L’enjeu de l’eau est central. La véritable bataille du XXIᵉ siècle concerne l’accès et la gestion durable de cette ressource vitale. Aujourd’hui, le Sénégal ne dispose pas d’assez d’eau pour répondre à tous les besoins. Le projet de transfert d’eau vise justement à irriguer l’ensemble du territoire national afin de garantir un accès universel. Il est impératif d’inscrire la gestion intégrée des ressources en eau dans une perspective stratégique. C’est dans cette optique que nous menons depuis six ans des travaux sur la réutilisation des eaux usées. À Cayar, par exemple, nous avons lancé un projet de réhabilitation du réseau d’assainissement en collaboration avec la mairie et un bailleur international. Ce projet vise à connecter 1 600 ménages à un système d’assainissement amélioré, permettant la réutilisation des eaux usées dans l’agriculture et l’industrie, et favorisant la création de villes vertes. Nous disposons des compétences nécessaires, ici au Sénégal et en Afrique, pour valoriser ces eaux. La Lettre de politique sectorielle 2024-2029 du ministère de l’Hydraulique et de l’Assainissement reflète une bonne compréhension des enjeux. L’enjeu principal reste désormais de concrétiser cette vision au niveau des territoires, en impliquant les communautés bénéficiaires.

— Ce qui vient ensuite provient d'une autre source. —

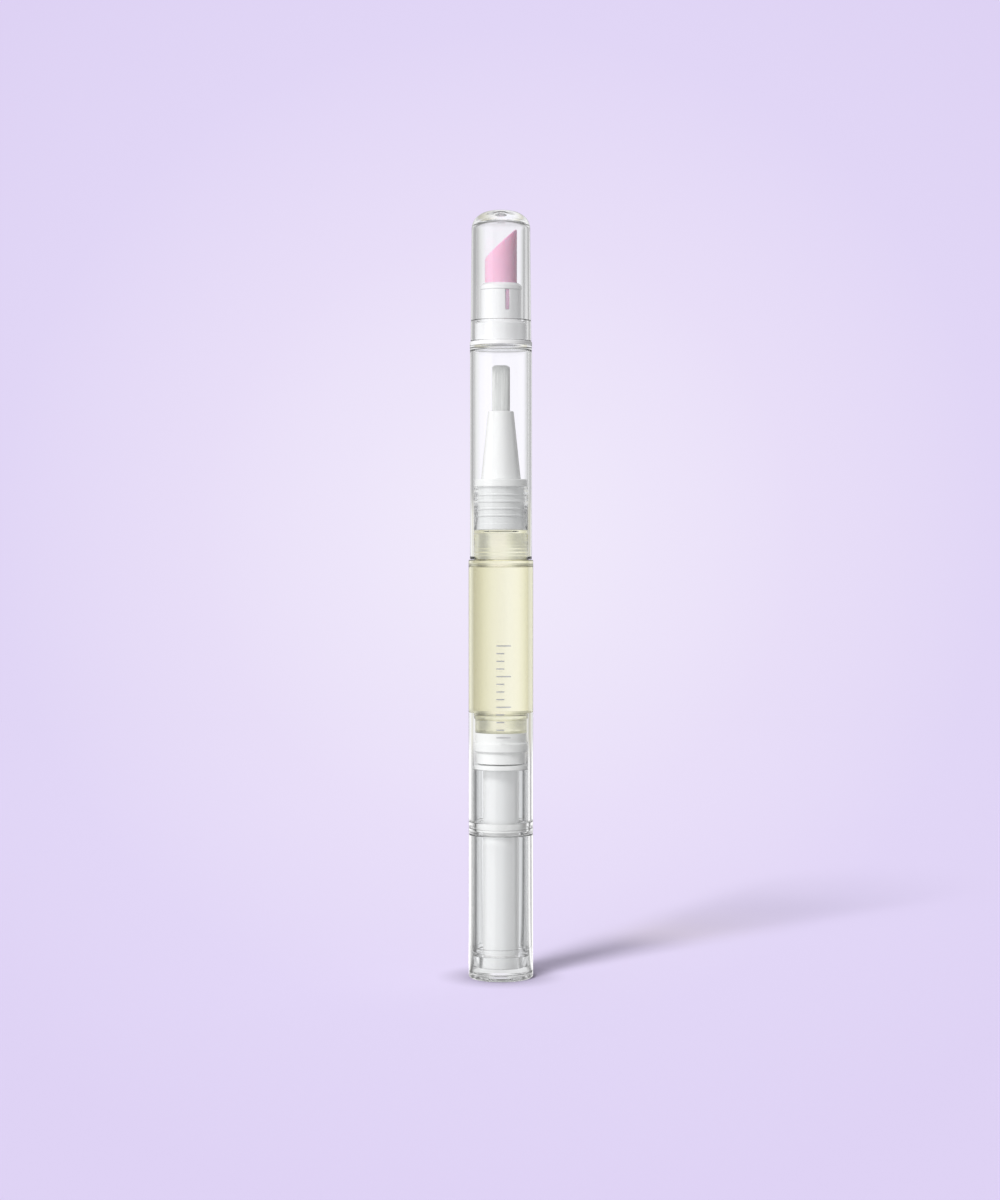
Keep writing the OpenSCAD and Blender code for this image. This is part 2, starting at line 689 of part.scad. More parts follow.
// White driver tube: keyed in the end plug, and with flats inside that turn the screw
module driver_tube() {
    foot_flat_w = driver_d - driver_groove_depth;
    way_flat_w = screw_flat_w + running_fit * 2;
    way_z = driver_z + driver_floor;
    color(white_plastic) difference() {
        union() {
            flatted(driver_r, foot_flat_w, driver_z, plug_socket_depth);
            turned([
                [0, plug_top_z],
                [driver_r, plug_top_z],
                [driver_r, click_z],
                [driver_groove_r, click_z],
                [driver_groove_r, click_z + click_h],
                [driver_r, click_z + click_h],
                [driver_r, driver_top_z],
                [0, driver_top_z]]);
            click_key();
        }
        flatted(screw_r + running_fit, way_flat_w, way_z, driver_top_z - way_z + over);
    }
}

// Key in the driver's groove: it fills the click ring's slit and drives the ring round
module click_key() {
    key_w = click_slit_w - running_fit * 2;
    reach = click_hub_r - driver_groove_r;
    translate([driver_groove_r - over, -key_w / 2, click_z]) cube([reach + over, key_w, click_h]);
}

// Split ring snapped in the driver's groove, with spring pawls that trail as the knob turns
module click_ring() {
    color(white_plastic) translate([0, 0, click_z]) linear_extrude(click_h) difference() {
        circle(r = pawl_tip_r);
        circle(r = click_bore_r);
        translate([0, -click_slit_w / 2]) square([pawl_tip_r, click_slit_w]);
        for (i = [0:pawl_count - 1])
            rotate([0, 0, (i + 0.5) * 360 / pawl_count]) pawl_cuts();
    }
}

// What is cut away to leave one pawl: the slot under its arm, the gap to the next pawl, and
// the relief behind the wedge at its trailing end, which drops behind each tooth
module pawl_cuts() {
    end = pawl_sweep / 2;
    root = end - pawl_root_turn;
    next = 360 / pawl_count - end;
    clear_r = pawl_tip_r + over;
    polygon(concat(arc(click_hub_r, -end, root), arc(pawl_in_r, root, -end)));
    polygon(concat(arc(click_hub_r, end, next), arc(clear_r, next, end)));
    polygon(concat([[pawl_tip_r * cos(end), -pawl_tip_r * sin(end)]],
                   arc(pawl_out_r, pawl_wedge_turn - end, end), arc(clear_r, end, -end)));
}

// Ratchet ring: saw teeth inside, each with a long ramp and a steep back
module ratchet_ring() {
    tooth_turn = 360 / tooth_count;
    saw = [for (i = [0:tooth_count - 1], at = [0, 1])
        let (r = at == 0 ? tooth_root_r : tooth_crest_r, a = (i + at) * tooth_turn)
            [r * cos(a), r * sin(a)]];
    color(milky_plastic) translate([0, 0, ratchet_z]) linear_extrude(ratchet_h) difference() {
        circle(r = ratchet_r);
        polygon(saw);
    }
}

// Clear sleeve fixed in the barrel: its ring shows, and the knob turns on its rear skirt
module bearing_sleeve() {
    bead_z = sleeve_z + sleeve_bead_h;
    bead_r = rear_skirt_r + sleeve_bead_rise;
    groove_z = ring_z + ring_h / 2;
    rib_r = rear_bore_r - seat_rib_rise;
    color(clear_plastic) turned([
        [rear_bore_r, sleeve_z],
        [bead_r - sleeve_bead_rise, sleeve_z],
        [bead_r, sleeve_z + sleeve_bead_rise],
        [bead_r, bead_z],
        [rear_skirt_r, bead_z],
        [rear_skirt_r, ring_z],
        [barrel_r - shell_edge, ring_z],
        [barrel_r, ring_z + shell_edge],
        [barrel_r, groove_z - ring_groove_h / 2],
        [barrel_r - ring_groove_depth, groove_z - ring_groove_h / 2],
        [barrel_r - ring_groove_depth, groove_z + ring_groove_h / 2],
        [barrel_r, groove_z + ring_groove_h / 2],
        [barrel_r, ring_top_z - shell_edge],
        [barrel_r - shell_edge, ring_top_z],
        [front_skirt_r, ring_top_z],
        [front_skirt_r, nut_z],
        [sleeve_bore_r, nut_z],
        [sleeve_bore_r, ratchet_z],
        [rib_r, ratchet_z],
        [rib_r, ring_z],
        [rear_bore_r, ring_z]]);
}

// Clear knob: a plain tube, wider inside its foot for the end plug and the sleeve's bead
module knob_shell() {
    color(clear_plastic) turned([
        [knob_seat_r, plug_flange_h],
        [barrel_r - shell_edge, plug_flange_h],
        [barrel_r, plug_flange_h + shell_edge],
        [barrel_r, knob_top_z - shell_edge],
        [barrel_r - shell_edge, knob_top_z],
        [knob_bore_r, knob_top_z],
        [knob_bore_r, knob_seat_z],
        [knob_seat_r, knob_seat_z]]);
}

// Clear end plug: flange, boss pressed in the knob, keyed socket and a moulded recess below
module end_plug() {
    foot_flat_w = driver_d - driver_groove_depth;
    boss_r = knob_seat_r - press_fit;
    color(clear_plastic) difference() {
        turned([
            [0, plug_recess_h],
            [plug_recess_d / 2, plug_recess_h],
            [plug_recess_d / 2 + plug_recess_h, 0],
            [barrel_r - shell_edge * 2, 0],
            [barrel_r, shell_edge * 2],
            [barrel_r, plug_flange_h - shell_edge],
            [barrel_r - shell_edge, plug_flange_h],
            [boss_r, plug_flange_h],
            [boss_r, plug_top_z - shell_edge],
            [boss_r - shell_edge, plug_top_z],
            [0, plug_top_z]]);
        flatted(driver_r + press_fit, foot_flat_w + press_fit * 2,
                plug_top_z - plug_socket_depth, plug_socket_depth + over);
    }
    color(clear_plastic) translate([0, 0, plug_recess_h - plug_mark_h])
        cylinder(d = plug_mark_d, h = plug_mark_h + shell_edge);
}

pusher_cap();
pusher_tip();
pusher_holder();
brush_cap();
bristles();
tuft_collar();
feed_tube();
nozzle_cone();
neck_plug();
barrel();
neck_oil();
oil();
cup_oil();
piston();
screw_rod();
guide_nut();
driver_tube();
click_ring();
ratchet_ring();
bearing_sleeve();
knob_shell();
end_plug();
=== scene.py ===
"""Twist-up nail oil pen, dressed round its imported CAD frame.

The script follows the pen from its foot to its dome: the knob and its drive, the barrel with
the oil, the brush under its cap, and the cuticle pusher under its own cap. The table, the
light and the camera come last. Everything is in metres, in the frame's own axes: the pen
stands on the origin with its axis along Z, and the camera looks along +Y.
"""
import math
import random

import bmesh
import bpy
from mathutils import Matrix, Vector


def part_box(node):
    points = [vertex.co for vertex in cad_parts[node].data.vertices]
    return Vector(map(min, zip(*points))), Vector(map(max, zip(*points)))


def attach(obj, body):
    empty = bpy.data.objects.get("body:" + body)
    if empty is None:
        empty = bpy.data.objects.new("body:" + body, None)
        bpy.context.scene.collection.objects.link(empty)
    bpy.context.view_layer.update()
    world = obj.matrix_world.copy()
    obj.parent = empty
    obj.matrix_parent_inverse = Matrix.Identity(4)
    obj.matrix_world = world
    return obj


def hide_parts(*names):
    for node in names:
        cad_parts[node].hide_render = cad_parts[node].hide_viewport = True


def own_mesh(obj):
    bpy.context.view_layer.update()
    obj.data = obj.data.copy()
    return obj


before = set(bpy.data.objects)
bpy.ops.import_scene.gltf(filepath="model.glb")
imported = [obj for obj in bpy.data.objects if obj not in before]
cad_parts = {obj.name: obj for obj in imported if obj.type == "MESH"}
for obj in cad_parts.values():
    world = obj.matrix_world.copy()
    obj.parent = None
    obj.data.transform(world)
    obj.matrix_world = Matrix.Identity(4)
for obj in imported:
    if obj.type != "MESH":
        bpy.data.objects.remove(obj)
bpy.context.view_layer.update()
MM = 0.001

# End plug
# The clear plug that the pen stands on, moulded in hard plastic and pressed in the knob's foot,
# with a socket that has two flats for the driver tube. The shallow recess below it holds the pip
# that the mould leaves.

TURN_STEPS = 144  # straight steps round every turned piece
CORNER_STEPS = 5  # straight steps in every rounded corner
HOLD = 0.05  # narrow band beside each rounded corner, which keeps the walls shaded flat
HAIR = 0.01  # far less than any step in a piece
NOISE_LOW, NOISE_HIGH = 0.3, 0.7  # where most values of a mottle lie


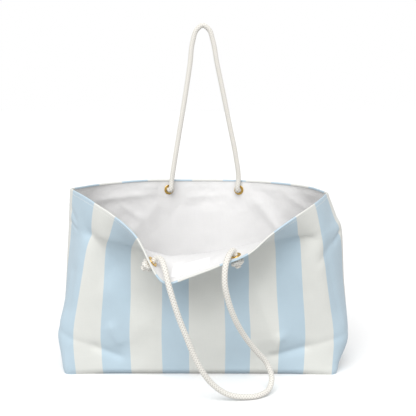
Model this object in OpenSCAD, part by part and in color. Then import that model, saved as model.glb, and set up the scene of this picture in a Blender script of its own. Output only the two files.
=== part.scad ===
// Open-top weekender bag: two striped canvas panels with boxed lower corners, a white
// lining, four brass eyelets and two knotted rope handles. The back panel stands up.
// The upper part of the front panel has slumped forward into a flap.
// Frame: X along the bag, Y from front to back, Z up. The origin is the middle of the base.

/* [Bag] */
// Width of one flat panel, side seam to side seam
panel_w = 610; // [590:5:630]
// Height of the walls, base edge to rim, measured along the cloth
wall_h = 330; // [310:5:350]
// Depth of the base, front to back
base_d = 140; // [120:5:160]
// Radius of the base corners
corner_r = 14; // [8:1:30]
// How far the walls swell out above the base
belly_out = 14; // [5:1:20]

/* [Cloth] */
// Thickness of the striped outer canvas with its stiffener
canvas_t = 1.2; // [0.8:0.1:1.6]
// Thickness of the white lining
lining_t = 0.8; // [0.5:0.1:1.2]
// Columns of facets across each panel
cols = 40; // [24:4:48]

/* [Label] */
// Width of the plain sewn label
label_w = 58; // [40:1:70]
// Height of the label
label_h = 28; // [18:1:32]
// Thickness of the label
label_t = 0.6; // [0.4:0.1:1]

/* [Eyelets] */
// Distance between the two eyelets of one handle
eyelet_gap = 140; // [130:1:150]
// Distance from the rim down to the eyelet centres
eyelet_drop = 18; // [16:1:22]
// Bore of an eyelet
eyelet_bore = 9.6; // [9.4:0.1:11]
// Outer diameter of the eyelet flange and of its washer
flange_d = 18; // [16:0.5:20]

/* [Rope handles] */
// Diameter of the braided cotton rope
rope_d = 9; // [8:0.5:9]
// Diameter of a rope end knot
knot_d = 20; // [18:1:24]

/* [Hidden] */

half_w = panel_w / 2;
base_w = panel_w - base_d;
bore_facets = 64;

// Scale of the shaped curves below, which are drawn for a 610 x 330 x 140 bag
kx = panel_w / 610;
ky = base_d / 140;
kz = wall_h / 330;

// Stations across a panel, left seam to right seam
STATIONS = [for (s = [-305, -210, -120, -35, 0, 45, 85, 130, 220, 305]) s * kx];
// Rim of the slumped front panel, one point for each station
FRONT_RIM = [[-212, -68, 319], [-162, -146, 304], [-95, -190, 260], [-45, -214, 192],
             [-12, -214, 203], [35, -209, 219], [76, -206, 234], [112, -198, 265],
             [178, -150, 302], [212, -70, 313]];
// Line along which the front panel folds forward
FOLD_LINE = [[-222, -56, 240], [-180, -124, 232], [-112, -122, 222], [-34, -106, 209],
             [-1, -107, 212], [41, -112, 219], [78, -121, 226], [118, -130, 232],
             [196, -132, 236], [240, -58, 250]];
// Rim of the upright back panel
BACK_RIM = [[-212, -68, 319], [-178, 16, 318], [-100, 60, 321], [-33, 93, 318],
            [-1, 104, 317], [43, 110, 316], [84, 98, 316], [127, 73, 316],
            [189, 8, 315], [212, -70, 313]];
// Heights along the cloth of the curves that shape a wall: base edge, belly, upper
// wall, fold, flap and rim
LEVELS = [for (s = [0, 85, 160, 225, 290, 330]) s * kz];
// Shares of the way from the belly to the rim, at three of those heights of the back panel
BACK_SHARES = [0.31, 0.57, 0.84];
// The wall swells out most at this height, where its corners are this round
belly_z = 80 * kz;
belly_corner_r = 45;
// Beyond this distance from the middle, and over this run, a wall turns into an end
end_from = 200 * kx;
end_run = 105 * kx;
// How far the left and the right end swell, and how far the walls close in there
end_swell = [5, 24];
end_pinch = 12;
// The front panel slumps most round this place, over this half width
slump_mid = -5;
slump_w = 120 * kx;
// How the slump moves the upper wall and lifts the lip of the flap
upper_share = 0.42;
upper_sag = [0, 8, -8];
lip_share = 0.45;
lip_gain = 0.17;
lip_lift = [0, 0, 9];
// Rows of facets: rings across the base, then up the wall. The base drawn in to this
// share of its length at its middle seam
base_rings = 3;
base_taper = 0.6;
wall_rows = [for (s = [0, 20, 50, 85, 120, 155, 185, 205, 225, 245, 265, 280, 290, 300, 315, 330]) s * kz];

// Route of the front handle: out of the left eyelet, over the rim, down to a loose loop
// on the ground and back up
FRONT_ROUTE = [[-63, -190.5, 226.5], [-55, -202, 227], [-49, -216, 216], [-43, -225, 194],
               [-35, -226, 166], [-27, -223, 140], [-17, -218, 112], [-7, -212, 84],
               [6, -205, 55], [23, -197, 30], [46, -190, 12], [74, -184, 5.2],
               [96, -176, 5.2], [111, -163, 9.7], [117, -149, 24], [110, -146, 45],
               [91, -160, 72], [71, -182, 104], [56, -203, 136], [45, -218, 170],
               [40, -224, 198], [42, -219, 225], [48, -205, 237], [54, -193, 239]];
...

Quel regard portez-vous sur le coût de l’assainissement ?
L’assainissement est extrêmement coûteux. Construire un seul kilomètre de canalisation pour eaux usées représente un investissement considérable. Il est donc impératif de développer des systèmes d’assainissement adaptés aux réalités des villes et des territoires, pour les rendre attractifs, compétitifs et propices à l’investissement privé. L’urbanisation rapide et l’habitat spontané ont souvent été négligés dans les politiques d’aménagement du territoire, au détriment du développement durable. Depuis deux ans, nous œuvrons à renforcer les capacités des populations à s’adapter aux changements et à développer leur résilience, en capitalisant sur les savoirs endogènes. La recherche scientifique apporte une valeur ajoutée essentielle au développement. Mais tant que les chercheurs ne seront pas intégrés au cœur des décisions politiques et du processus de cocréation, cette contribution restera marginale. Il est urgent de constituer une masse critique d’experts pour accélérer le processus vers l’émergence à l’horizon 2050.
Quelles sont vos perspectives ?
Nous collaborons étroitement avec les communautés pour analyser leur perception des politiques publiques, de leur élaboration à leur mise en œuvre, et veillons à ce que leurs besoins soient au centre des projets et programmes. Le développement du capital humain au Sénégal passe par une révision en profondeur de notre approche éducative. Le « génie sénégalais » existe, mais il faut lui offrir un cadre favorable pour s’exprimer. Le talent, lorsqu’il est conjugué à une éducation de base solide, à une formation professionnelle de qualité et à l’expérience, devient une véritable force. Il est essentiel de recentrer nos curricula sur nos valeurs fondamentales – religieuses, culturelles, spirituelles — tout en gardant une ouverture sur le monde. Le Sénégalais doit être fier de son identité, tout en étant capable de coopérer et de dialoguer à l’échelle internationale. Nous devons développer des formations courtes et ciblées, orientées vers les besoins du marché, les priorités du développement national et les exigences du secteur privé. Nous œuvrons également à offrir des opportunités concrètes aux jeunes diplômés. Nous collaborons avec toutes les universités publiques du Sénégal, et accueillons, chaque année, de nombreux étudiants dans nos projets, pour leur offrir une première immersion professionnelle et renforcer leur employabilité.